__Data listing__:
◇ ◇ ◇ ◇

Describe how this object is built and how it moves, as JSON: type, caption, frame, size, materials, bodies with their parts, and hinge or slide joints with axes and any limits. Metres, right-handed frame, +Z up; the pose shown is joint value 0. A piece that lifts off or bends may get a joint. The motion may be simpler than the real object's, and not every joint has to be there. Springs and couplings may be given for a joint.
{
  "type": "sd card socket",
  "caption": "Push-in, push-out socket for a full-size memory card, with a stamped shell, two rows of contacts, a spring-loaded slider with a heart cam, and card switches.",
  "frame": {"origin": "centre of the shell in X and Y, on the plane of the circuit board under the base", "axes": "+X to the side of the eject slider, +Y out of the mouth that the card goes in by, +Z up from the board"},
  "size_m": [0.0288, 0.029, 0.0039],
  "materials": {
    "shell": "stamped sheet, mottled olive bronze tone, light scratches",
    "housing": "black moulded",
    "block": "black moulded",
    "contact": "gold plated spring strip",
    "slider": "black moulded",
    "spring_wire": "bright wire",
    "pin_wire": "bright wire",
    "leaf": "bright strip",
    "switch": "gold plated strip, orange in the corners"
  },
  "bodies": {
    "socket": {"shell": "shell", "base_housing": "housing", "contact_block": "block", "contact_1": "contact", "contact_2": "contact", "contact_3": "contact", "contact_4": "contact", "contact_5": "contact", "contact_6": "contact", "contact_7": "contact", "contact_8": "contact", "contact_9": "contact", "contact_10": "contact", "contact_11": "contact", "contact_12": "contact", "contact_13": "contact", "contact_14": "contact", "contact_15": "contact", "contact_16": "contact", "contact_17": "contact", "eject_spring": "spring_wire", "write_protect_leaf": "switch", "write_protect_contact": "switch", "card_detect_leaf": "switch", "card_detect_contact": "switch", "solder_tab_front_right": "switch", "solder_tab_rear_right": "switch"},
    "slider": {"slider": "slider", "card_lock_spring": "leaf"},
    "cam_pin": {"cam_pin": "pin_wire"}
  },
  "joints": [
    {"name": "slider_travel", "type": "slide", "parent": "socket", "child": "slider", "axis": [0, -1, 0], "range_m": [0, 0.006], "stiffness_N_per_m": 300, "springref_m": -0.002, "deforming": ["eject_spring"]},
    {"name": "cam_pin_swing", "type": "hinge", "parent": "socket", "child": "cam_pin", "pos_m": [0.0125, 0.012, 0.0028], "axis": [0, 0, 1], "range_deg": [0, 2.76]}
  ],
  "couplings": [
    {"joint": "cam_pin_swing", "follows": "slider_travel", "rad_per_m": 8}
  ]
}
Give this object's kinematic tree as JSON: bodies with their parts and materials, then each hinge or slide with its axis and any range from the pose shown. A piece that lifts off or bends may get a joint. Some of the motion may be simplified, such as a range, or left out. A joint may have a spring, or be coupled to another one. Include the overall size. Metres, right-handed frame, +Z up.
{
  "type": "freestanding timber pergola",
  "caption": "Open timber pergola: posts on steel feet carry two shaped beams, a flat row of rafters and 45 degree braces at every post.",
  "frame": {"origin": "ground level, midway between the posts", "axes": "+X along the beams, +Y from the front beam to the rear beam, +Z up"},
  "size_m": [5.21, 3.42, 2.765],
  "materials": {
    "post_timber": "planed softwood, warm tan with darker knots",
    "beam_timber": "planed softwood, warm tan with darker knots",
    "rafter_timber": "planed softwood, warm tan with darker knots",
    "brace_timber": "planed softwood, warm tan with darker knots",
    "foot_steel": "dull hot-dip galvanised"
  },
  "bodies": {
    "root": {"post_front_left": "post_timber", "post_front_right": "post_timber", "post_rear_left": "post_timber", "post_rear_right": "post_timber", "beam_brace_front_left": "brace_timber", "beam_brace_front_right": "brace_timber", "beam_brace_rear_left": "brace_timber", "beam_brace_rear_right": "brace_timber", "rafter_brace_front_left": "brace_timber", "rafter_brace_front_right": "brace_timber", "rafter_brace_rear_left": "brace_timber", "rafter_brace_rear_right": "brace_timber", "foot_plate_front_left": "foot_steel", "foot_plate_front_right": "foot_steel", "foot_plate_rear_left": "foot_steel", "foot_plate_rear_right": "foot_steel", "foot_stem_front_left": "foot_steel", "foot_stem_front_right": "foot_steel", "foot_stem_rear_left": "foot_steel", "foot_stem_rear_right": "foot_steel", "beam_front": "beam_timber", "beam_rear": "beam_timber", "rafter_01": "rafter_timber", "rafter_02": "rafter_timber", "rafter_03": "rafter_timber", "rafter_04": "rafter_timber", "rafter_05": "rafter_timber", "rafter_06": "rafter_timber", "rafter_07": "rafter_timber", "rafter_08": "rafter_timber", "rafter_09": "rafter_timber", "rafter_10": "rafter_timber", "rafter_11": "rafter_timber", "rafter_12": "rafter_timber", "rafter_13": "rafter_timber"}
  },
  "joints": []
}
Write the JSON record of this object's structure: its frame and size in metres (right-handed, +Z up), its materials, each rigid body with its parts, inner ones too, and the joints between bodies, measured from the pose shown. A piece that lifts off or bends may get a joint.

◇ ◇ ◇ ◇

Return all of the above records exactly, leaving no line out.

Describe how this object is built and how it moves, as JSON: type, caption, frame, size, materials, bodies with their parts, and hinge or slide joints with axes and any limits. Metres, right-handed frame, +Z up; the pose shown is joint value 0. A piece that lifts off or bends may get a joint. The motion may be simpler than the real object's, and not every joint has to be there. Springs and couplings may be given for a joint.
{
  "type": "sd card socket",
  "caption": "Push-in, push-out socket for a full-size memory card, with a stamped shell, two rows of contacts, a spring-loaded slider with a heart cam, and card switches.",
  "frame": {"origin": "centre of the shell in X and Y, on the plane of the circuit board under the base", "axes": "+X to the side of the eject slider, +Y out of the mouth that the card goes in by, +Z up from the board"},
  "size_m": [0.0288, 0.029, 0.0039],
  "materials": {
    "shell": "stamped sheet, mottled olive bronze tone, light scratches",
    "housing": "black moulded",
    "block": "black moulded",
    "contact": "gold plated spring strip",
    "slider": "black moulded",
    "spring_wire": "bright wire",
    "pin_wire": "bright wire",
    "leaf": "bright strip",
    "switch": "gold plated strip, orange in the corners"
  },
  "bodies": {
    "socket": {"shell": "shell", "base_housing": "housing", "contact_block": "block", "contact_1": "contact", "contact_2": "contact", "contact_3": "contact", "contact_4": "contact", "contact_5": "contact", "contact_6": "contact", "contact_7": "contact", "contact_8": "contact", "contact_9": "contact", "contact_10": "contact", "contact_11": "contact", "contact_12": "contact", "contact_13": "contact", "contact_14": "contact", "contact_15": "contact", "contact_16": "contact", "contact_17": "contact", "eject_spring": "spring_wire", "write_protect_leaf": "switch", "write_protect_contact": "switch", "card_detect_leaf": "switch", "card_detect_contact": "switch", "solder_tab_front_right": "switch", "solder_tab_rear_right": "switch"},
    "slider": {"slider": "slider", "card_lock_spring": "leaf"},
    "cam_pin": {"cam_pin": "pin_wire"}
  },
  "joints": [
    {"name": "slider_travel", "type": "slide", "parent": "socket", "child": "slider", "axis": [0, -1, 0], "range_m": [0, 0.006], "stiffness_N_per_m": 300, "springref_m": -0.002, "deforming": ["eject_spring"]},
    {"name": "cam_pin_swing", "type": "hinge", "parent": "socket", "child": "cam_pin", "pos_m": [0.0125, 0.012, 0.0028], "axis": [0, 0, 1], "range_deg": [0, 2.76]}
  ],
  "couplings": [
    {"joint": "cam_pin_swing", "follows": "slider_travel", "rad_per_m": 8}
  ]
}
Give this object's kinematic tree as JSON: bodies with their parts and materials, then each hinge or slide with its axis and any range from the pose shown. A piece that lifts off or bends may get a joint. Some of the motion may be simplified, such as a range, or left out. A joint may have a spring, or be coupled to another one. Include the overall size. Metres, right-handed frame, +Z up.
{
  "type": "freestanding timber pergola",
  "caption": "Open timber pergola: posts on steel feet carry two shaped beams, a flat row of rafters and 45 degree braces at every post.",
  "frame": {"origin": "ground level, midway between the posts", "axes": "+X along the beams, +Y from the front beam to the rear beam, +Z up"},
  "size_m": [5.21, 3.42, 2.765],
  "materials": {
    "post_timber": "planed softwood, warm tan with darker knots",
    "beam_timber": "planed softwood, warm tan with darker knots",
    "rafter_timber": "planed softwood, warm tan with darker knots",
    "brace_timber": "planed softwood, warm tan with darker knots",
    "foot_steel": "dull hot-dip galvanised"
  },
  "bodies": {
    "root": {"post_front_left": "post_timber", "post_front_right": "post_timber", "post_rear_left": "post_timber", "post_rear_right": "post_timber", "beam_brace_front_left": "brace_timber", "beam_brace_front_right": "brace_timber", "beam_brace_rear_left": "brace_timber", "beam_brace_rear_right": "brace_timber", "rafter_brace_front_left": "brace_timber", "rafter_brace_front_right": "brace_timber", "rafter_brace_rear_left": "brace_timber", "rafter_brace_rear_right": "brace_timber", "foot_plate_front_left": "foot_steel", "foot_plate_front_right": "foot_steel", "foot_plate_rear_left": "foot_steel", "foot_plate_rear_right": "foot_steel", "foot_stem_front_left": "foot_steel", "foot_stem_front_right": "foot_steel", "foot_stem_rear_left": "foot_steel", "foot_stem_rear_right": "foot_steel", "beam_front": "beam_timber", "beam_rear": "beam_timber", "rafter_01": "rafter_timber", "rafter_02": "rafter_timber", "rafter_03": "rafter_timber", "rafter_04": "rafter_timber", "rafter_05": "rafter_timber", "rafter_06": "rafter_timber", "rafter_07": "rafter_timber", "rafter_08": "rafter_timber", "rafter_09": "rafter_timber", "rafter_10": "rafter_timber", "rafter_11": "rafter_timber", "rafter_12": "rafter_timber", "rafter_13": "rafter_timber"}
  },
  "joints": []
}
Write the JSON record of this object's structure: its frame and size in metres (right-handed, +Z up), its materials, each rigid body with its parts, inner ones too, and the joints between bodies, measured from the pose shown. A piece that lifts off or bends may get a joint.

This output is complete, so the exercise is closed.